I have a close friend who started dating a guy three months after I had started dating my now fiance. My fiance and I got engaged after 6 months of dating, and my friend just engaged over Christmas (so it was six months for her too)…but my wedding date is May 30, 2010…and she set hers for May 22, 2010. AND SHE WANTS ME TO BE HER MAID OF HONOR! A week before my wedding, really?!
I am so upset..
Post # 9
I think, abashedly, I would also be somewhat judgemental about this couple knowing each other for 3 weeks, getting engaged, and then getting married so quickly. (Is she pregnant?)
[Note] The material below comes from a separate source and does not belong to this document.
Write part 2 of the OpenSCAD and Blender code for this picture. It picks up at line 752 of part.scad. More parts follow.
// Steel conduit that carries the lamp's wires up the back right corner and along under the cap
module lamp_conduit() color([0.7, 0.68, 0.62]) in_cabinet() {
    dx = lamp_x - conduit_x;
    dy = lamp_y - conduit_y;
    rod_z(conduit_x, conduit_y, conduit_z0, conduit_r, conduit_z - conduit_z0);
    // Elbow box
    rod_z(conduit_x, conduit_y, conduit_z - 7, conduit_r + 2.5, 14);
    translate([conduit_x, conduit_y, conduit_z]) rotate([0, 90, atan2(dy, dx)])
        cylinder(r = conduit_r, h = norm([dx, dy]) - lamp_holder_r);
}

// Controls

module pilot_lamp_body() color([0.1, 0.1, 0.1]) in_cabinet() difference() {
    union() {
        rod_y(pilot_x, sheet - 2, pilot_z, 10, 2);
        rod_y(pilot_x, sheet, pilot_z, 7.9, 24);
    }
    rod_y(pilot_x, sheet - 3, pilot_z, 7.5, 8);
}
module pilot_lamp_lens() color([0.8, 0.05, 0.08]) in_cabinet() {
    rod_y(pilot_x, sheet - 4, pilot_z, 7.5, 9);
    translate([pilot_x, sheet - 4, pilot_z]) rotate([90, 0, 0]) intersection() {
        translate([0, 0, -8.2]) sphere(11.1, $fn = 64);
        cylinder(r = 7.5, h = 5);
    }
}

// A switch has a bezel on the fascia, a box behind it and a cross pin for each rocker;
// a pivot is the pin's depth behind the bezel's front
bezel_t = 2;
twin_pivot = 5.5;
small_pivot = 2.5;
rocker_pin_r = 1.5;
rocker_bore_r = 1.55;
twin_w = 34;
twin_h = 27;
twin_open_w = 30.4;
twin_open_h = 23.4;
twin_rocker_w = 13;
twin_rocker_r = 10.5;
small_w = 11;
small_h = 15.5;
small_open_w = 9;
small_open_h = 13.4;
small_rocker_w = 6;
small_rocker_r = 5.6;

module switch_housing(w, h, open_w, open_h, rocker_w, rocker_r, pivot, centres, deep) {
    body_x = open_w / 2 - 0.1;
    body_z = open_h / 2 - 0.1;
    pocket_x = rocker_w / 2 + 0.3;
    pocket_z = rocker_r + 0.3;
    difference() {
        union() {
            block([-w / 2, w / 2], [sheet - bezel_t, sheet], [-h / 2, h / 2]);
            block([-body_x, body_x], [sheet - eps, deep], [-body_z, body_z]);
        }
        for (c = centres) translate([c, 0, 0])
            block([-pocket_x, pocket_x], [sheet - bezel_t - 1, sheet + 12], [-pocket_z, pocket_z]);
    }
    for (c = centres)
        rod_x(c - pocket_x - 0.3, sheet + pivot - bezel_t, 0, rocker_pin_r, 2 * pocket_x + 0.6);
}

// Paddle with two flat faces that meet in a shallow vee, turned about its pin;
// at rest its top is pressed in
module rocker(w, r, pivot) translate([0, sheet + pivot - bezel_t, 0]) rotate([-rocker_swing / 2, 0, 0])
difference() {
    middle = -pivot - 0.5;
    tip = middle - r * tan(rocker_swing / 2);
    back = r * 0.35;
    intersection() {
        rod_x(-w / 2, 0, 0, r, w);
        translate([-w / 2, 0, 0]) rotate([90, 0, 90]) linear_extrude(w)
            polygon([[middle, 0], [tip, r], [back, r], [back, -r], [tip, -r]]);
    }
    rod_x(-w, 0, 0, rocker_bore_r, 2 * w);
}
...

Is 3 weeks even enough time to get pregnant, and find out AND get engaged!?!?! LOL….
@m.jessica: this is absurd. I’m sorry for this mess you are dealing with. Sadly, there is nothing you can do about his family. Hopefully, you can be honest and very candid with your soon-to-be-husband about how his family’s actions have hurt you. Perhaps he can talk some sense into his brother and make him see the rudeness in his actions.
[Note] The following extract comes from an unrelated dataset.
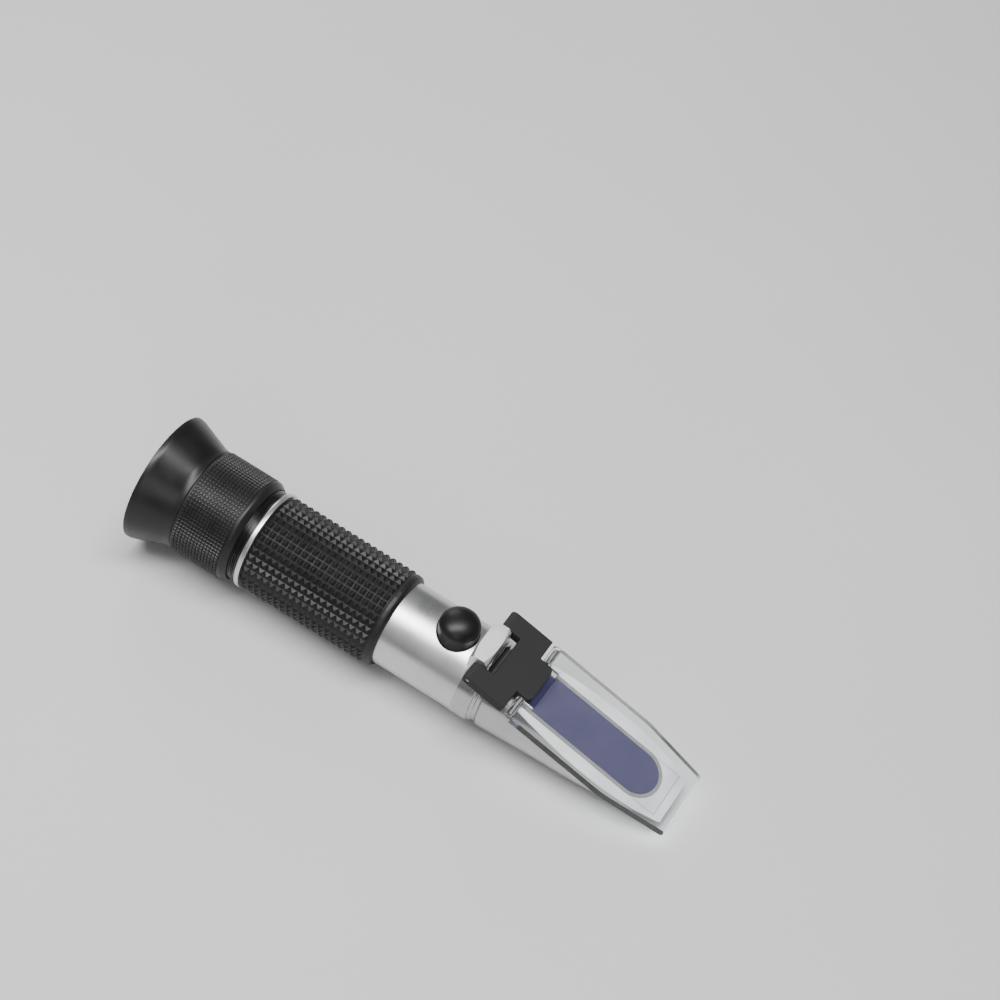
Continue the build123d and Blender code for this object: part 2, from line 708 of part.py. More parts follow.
os.makedirs("parts", exist_ok=True)
for node, make in NODES.items():
    export_step(make(), f"parts/{node}.step")
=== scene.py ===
"""Studio model of a handheld refractometer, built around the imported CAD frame."""
import json
import math

import bmesh
import bpy
from mathutils import Matrix, Vector


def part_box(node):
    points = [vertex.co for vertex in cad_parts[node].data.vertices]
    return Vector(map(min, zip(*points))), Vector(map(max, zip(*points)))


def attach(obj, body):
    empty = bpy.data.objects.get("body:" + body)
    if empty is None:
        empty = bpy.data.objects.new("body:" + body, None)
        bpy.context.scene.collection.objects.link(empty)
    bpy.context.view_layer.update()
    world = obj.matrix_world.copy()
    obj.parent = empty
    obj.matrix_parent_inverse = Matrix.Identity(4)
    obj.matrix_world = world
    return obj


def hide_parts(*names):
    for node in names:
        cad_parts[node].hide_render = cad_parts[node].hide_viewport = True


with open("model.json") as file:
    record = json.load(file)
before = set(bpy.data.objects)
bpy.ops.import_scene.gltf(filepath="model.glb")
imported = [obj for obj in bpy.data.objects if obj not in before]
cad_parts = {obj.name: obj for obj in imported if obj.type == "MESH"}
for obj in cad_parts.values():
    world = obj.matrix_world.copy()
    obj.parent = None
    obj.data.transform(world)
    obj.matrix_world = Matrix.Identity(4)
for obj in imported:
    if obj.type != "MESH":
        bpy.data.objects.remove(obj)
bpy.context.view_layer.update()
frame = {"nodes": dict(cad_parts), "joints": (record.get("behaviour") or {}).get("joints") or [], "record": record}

# ================================================================ sizes and places, in metres
MM = 0.001
TURNS = 192            # steps round a turned piece
TAU = 2 * math.pi
ON_AXIS = 1e-7         # a smaller radius counts as a point on the axis
FAR = 30 * MM          # half width of cutters that pass right across the object


def ends(node):
    """Where a turned node starts and ends along the optical axis."""
    low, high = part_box(node)
    return low.x, high.x


def radius(node):
    """Outer radius of a node turned about the optical axis."""
    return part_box(node)[1].y


def joint(name):
    return next(j for j in frame["joints"] if j["name"] == name)


def mount(name):
    return next(m for m in frame["record"]["mounts"] if m["name"] == name)


EYECUP_REAR, EYECUP_FRONT = ends("eyecup")
EYECUP_R = radius("eyecup")
RING_REAR, RING_FRONT = ends("focus_ring")
RING_R = radius("focus_ring")
GUIDE_REAR, GUIDE_FRONT = ends("eyepiece_guide")
NECK_R = radius("eyepiece_guide")
END_RING_REAR, END_RING_FRONT = ends("grip_end_ring")
END_RING_R = radius("grip_end_ring")
GRIP_REAR, GRIP_FRONT = ends("rubber_grip")
GRIP_R = radius("rubber_grip")
TUBE_REAR, TUBE_FRONT = ends("body_tube")
TUBE_R = radius("body_tube")
HEAD_REAR, HEAD_TIP = ends("prism_head")
HEAD_R = radius("prism_head")
CAP_LOW, CAP_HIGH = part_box("calibration_cap")
CAP_X = (CAP_LOW.x + CAP_HIGH.x) / 2
CAP_R = CAP_HIGH.y

# The prism face: s runs down the face from below the hinge pin, y across, w stands off it.
GLASS_PROUD = 0.2 * MM
HINGE = Vector(joint("cover_hinge")["pos_m"])
KNUCKLE = Vector(joint("plate_levelling")["pos_m"])
NORMAL = Vector(mount("measuring_face")["axis"]).normalized()
DOWN_FACE = Vector((NORMAL.z, 0, -NORMAL.x))
FACE_POINT = Vector(mount("measuring_face")["pos_m"]) - NORMAL * GLASS_PROUD
PIN_HEIGHT = (HINGE - FACE_POINT).dot(NORMAL)
FACE_ORIGIN = HINGE - NORMAL * PIN_HEIGHT
KNUCKLE_S = (KNUCKLE - HINGE).dot(DOWN_FACE)


def on_face(s, y, w):
    return FACE_ORIGIN + DOWN_FACE * s + Vector((0, y, 0)) + NORMAL * w


def along(x, w=0.0):
    """Distance down the face of a point at a station along the axis, w off the face."""
    return (x - FACE_ORIGIN.x - NORMAL.x * w) / DOWN_FACE.x


def face_z(x):
    """Height of the metal face at a station along the axis."""
    return FACE_POINT.z - (x - FACE_POINT.x) * NORMAL.x / NORMAL.z


# ================================================================ mesh tools
def make_object(name, vertices, faces):
    mesh = bpy.data.meshes.new(name)
    mesh.from_pydata([tuple(v) for v in vertices], [], faces)
    work = bmesh.new()
    work.from_mesh(mesh)
    bmesh.ops.recalc_face_normals(work, faces=work.faces)
    work.to_mesh(mesh)
    work.free()
    item = bpy.data.objects.new(name, mesh)
    bpy.context.scene.collection.objects.link(item)
    return item


def bake(item):
    """Applies the object's modifiers to its mesh."""
    graph = bpy.context.evaluated_depsgraph_get()
    graph.update()
    mesh = bpy.data.meshes.new_from_object(item.evaluated_get(graph))
    item.modifiers.clear()
    item.data = mesh
    mesh.name = item.name
    return item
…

Or, maybe they won’t go through with the wedding. After all, it’s all pretty quick! I mean 3 weeks!! Really!?!?!?
Post # 10
Wow, sorry to hear about all of that. Just focus on your wedding and try not to let their hastiness cloud your big day or the planning.
Post # 11
I completely understand this! MY FI and I have been together for over 5 years now, and we have ALWAYS known our wedding date would be 12/21/12. We’ve had it planned for years. So I get engaged in September, and all of a sudden my friend (who has been on and off, mostly off with her boyfriend) tells us she’s engaged in November. When is her wedding date… out of ALL the days on the 2012 calendar? 12/15/12! Within one week of our date. I was PISSED! Now I’ve gotten over it because very few of the same people will not be going to both of our weddings. I was also upset that she just told me “yeah I am going to be on my honeymoon during your wedding, so I wont be coming. I’m trying to decide if I should even invite you either because I know you’ll be busy.” Seriously? And I had thought she was a good friend before this!
Post # 12
I agree it is tacky and privately I would be pissy, but I don’t think that there is anything you can do about it. Just know how much better your wedding will look in comparison.
Post # 13
@m.jessica: While it kinda sucks, I don’t think you can control when other people decide to get married…that’s out of your hands so there is no point getting upset about it
Who knows, maybe the wedding will end up cancelled
Post # 14
I would be annoyed. If a friend or family was planning a wedding and had a clearly set date, I would stay clear of it!
Post # 15
This is a thread from 2 years ago. Why is anyone commenting on it now?
Post # 16
@TheMsMittens: I just click “BOARDS” when I log in, and post on what comes up and if its relevent. I didn’t even check the date, to be honest.